*PROBLEM*: Set out every line bearing the string "bodies".
■ ■ ■ ■ ■
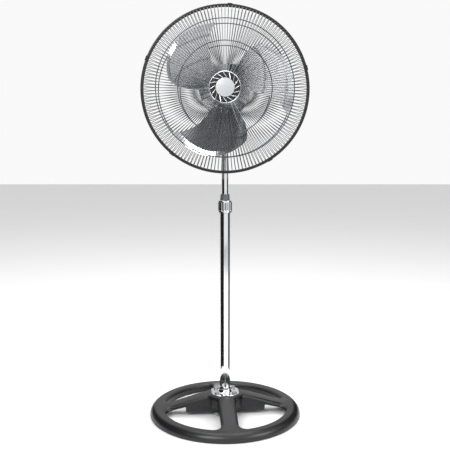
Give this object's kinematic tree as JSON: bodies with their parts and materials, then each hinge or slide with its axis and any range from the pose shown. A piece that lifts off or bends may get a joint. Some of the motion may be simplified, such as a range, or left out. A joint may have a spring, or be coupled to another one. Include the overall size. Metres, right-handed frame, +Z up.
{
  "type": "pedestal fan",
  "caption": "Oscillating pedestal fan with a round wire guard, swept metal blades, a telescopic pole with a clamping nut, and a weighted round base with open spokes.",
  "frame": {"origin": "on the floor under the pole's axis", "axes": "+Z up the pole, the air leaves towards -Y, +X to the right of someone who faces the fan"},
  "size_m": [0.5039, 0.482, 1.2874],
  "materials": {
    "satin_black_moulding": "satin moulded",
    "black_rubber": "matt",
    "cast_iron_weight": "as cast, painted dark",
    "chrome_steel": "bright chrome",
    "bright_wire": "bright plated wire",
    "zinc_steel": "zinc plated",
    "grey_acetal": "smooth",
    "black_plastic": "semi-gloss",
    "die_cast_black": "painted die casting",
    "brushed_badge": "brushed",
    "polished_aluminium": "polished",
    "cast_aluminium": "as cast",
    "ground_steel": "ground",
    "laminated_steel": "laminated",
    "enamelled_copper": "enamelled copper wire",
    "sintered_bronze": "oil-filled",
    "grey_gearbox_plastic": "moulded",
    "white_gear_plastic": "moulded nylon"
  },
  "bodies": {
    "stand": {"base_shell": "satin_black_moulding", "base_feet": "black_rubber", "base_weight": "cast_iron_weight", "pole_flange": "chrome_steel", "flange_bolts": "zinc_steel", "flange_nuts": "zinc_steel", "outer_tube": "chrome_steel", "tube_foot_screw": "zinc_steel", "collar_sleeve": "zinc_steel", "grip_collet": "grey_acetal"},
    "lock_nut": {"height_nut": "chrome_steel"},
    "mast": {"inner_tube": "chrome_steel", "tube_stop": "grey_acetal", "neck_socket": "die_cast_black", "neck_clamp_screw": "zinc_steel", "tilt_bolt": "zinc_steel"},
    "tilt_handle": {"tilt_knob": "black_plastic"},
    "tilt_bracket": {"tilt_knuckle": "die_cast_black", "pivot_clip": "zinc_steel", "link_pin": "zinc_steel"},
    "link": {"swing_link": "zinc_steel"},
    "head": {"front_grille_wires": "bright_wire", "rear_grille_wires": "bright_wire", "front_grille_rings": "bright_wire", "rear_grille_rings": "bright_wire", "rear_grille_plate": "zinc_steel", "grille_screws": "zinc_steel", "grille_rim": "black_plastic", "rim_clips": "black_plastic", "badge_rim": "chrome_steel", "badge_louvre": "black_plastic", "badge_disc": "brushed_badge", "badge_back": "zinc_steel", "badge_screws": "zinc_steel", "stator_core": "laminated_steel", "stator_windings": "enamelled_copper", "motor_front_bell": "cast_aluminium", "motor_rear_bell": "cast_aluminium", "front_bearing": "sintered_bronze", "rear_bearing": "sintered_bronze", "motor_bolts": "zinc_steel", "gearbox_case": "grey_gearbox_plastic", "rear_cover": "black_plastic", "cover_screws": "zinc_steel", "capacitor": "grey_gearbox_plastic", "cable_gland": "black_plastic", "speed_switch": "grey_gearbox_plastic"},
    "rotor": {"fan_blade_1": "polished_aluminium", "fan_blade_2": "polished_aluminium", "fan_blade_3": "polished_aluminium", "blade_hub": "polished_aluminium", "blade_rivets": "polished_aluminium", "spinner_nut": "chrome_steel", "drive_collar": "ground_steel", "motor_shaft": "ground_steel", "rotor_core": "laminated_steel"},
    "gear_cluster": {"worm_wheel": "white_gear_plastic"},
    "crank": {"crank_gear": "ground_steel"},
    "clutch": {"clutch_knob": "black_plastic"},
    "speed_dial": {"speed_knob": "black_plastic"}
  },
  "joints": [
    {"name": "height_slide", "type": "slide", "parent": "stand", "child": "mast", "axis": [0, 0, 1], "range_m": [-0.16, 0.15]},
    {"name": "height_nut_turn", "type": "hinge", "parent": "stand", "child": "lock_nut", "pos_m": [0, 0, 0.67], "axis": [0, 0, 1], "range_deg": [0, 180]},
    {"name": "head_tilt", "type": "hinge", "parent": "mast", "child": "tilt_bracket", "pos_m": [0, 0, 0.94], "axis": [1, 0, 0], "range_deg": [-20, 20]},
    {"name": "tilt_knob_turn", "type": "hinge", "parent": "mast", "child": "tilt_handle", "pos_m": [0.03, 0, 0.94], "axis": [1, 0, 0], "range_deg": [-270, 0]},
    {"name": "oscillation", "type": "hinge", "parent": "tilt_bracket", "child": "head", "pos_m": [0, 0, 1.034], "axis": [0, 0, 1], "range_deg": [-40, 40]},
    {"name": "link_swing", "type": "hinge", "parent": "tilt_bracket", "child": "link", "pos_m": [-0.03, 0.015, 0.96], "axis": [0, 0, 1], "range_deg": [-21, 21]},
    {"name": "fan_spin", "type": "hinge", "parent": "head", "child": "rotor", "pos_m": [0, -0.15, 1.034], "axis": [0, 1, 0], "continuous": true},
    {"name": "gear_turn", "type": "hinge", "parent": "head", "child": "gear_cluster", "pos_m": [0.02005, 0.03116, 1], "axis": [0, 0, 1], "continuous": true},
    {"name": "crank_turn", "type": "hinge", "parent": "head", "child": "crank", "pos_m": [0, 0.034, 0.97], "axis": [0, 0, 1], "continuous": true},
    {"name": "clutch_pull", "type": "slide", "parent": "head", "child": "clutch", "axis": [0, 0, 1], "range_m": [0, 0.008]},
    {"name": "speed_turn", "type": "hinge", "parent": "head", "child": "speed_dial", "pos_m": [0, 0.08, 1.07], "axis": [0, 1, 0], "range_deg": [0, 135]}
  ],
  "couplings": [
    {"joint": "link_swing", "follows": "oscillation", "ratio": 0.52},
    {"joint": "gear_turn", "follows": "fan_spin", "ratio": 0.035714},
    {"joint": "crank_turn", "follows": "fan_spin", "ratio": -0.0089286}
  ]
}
■ ■ ■ ■ ■
*SOLUTION TO THE PROBLEM*:
Give this object's kinematic tree as JSON: bodies with their parts and materials, then each hinge or slide with its axis and any range from the pose shown. A piece that lifts off or bends may get a joint. Some of the motion may be simplified, such as a range, or left out. A joint may have a spring, or be coupled to another one. Include the overall size. Metres, right-handed frame, +Z up.
  "bodies": {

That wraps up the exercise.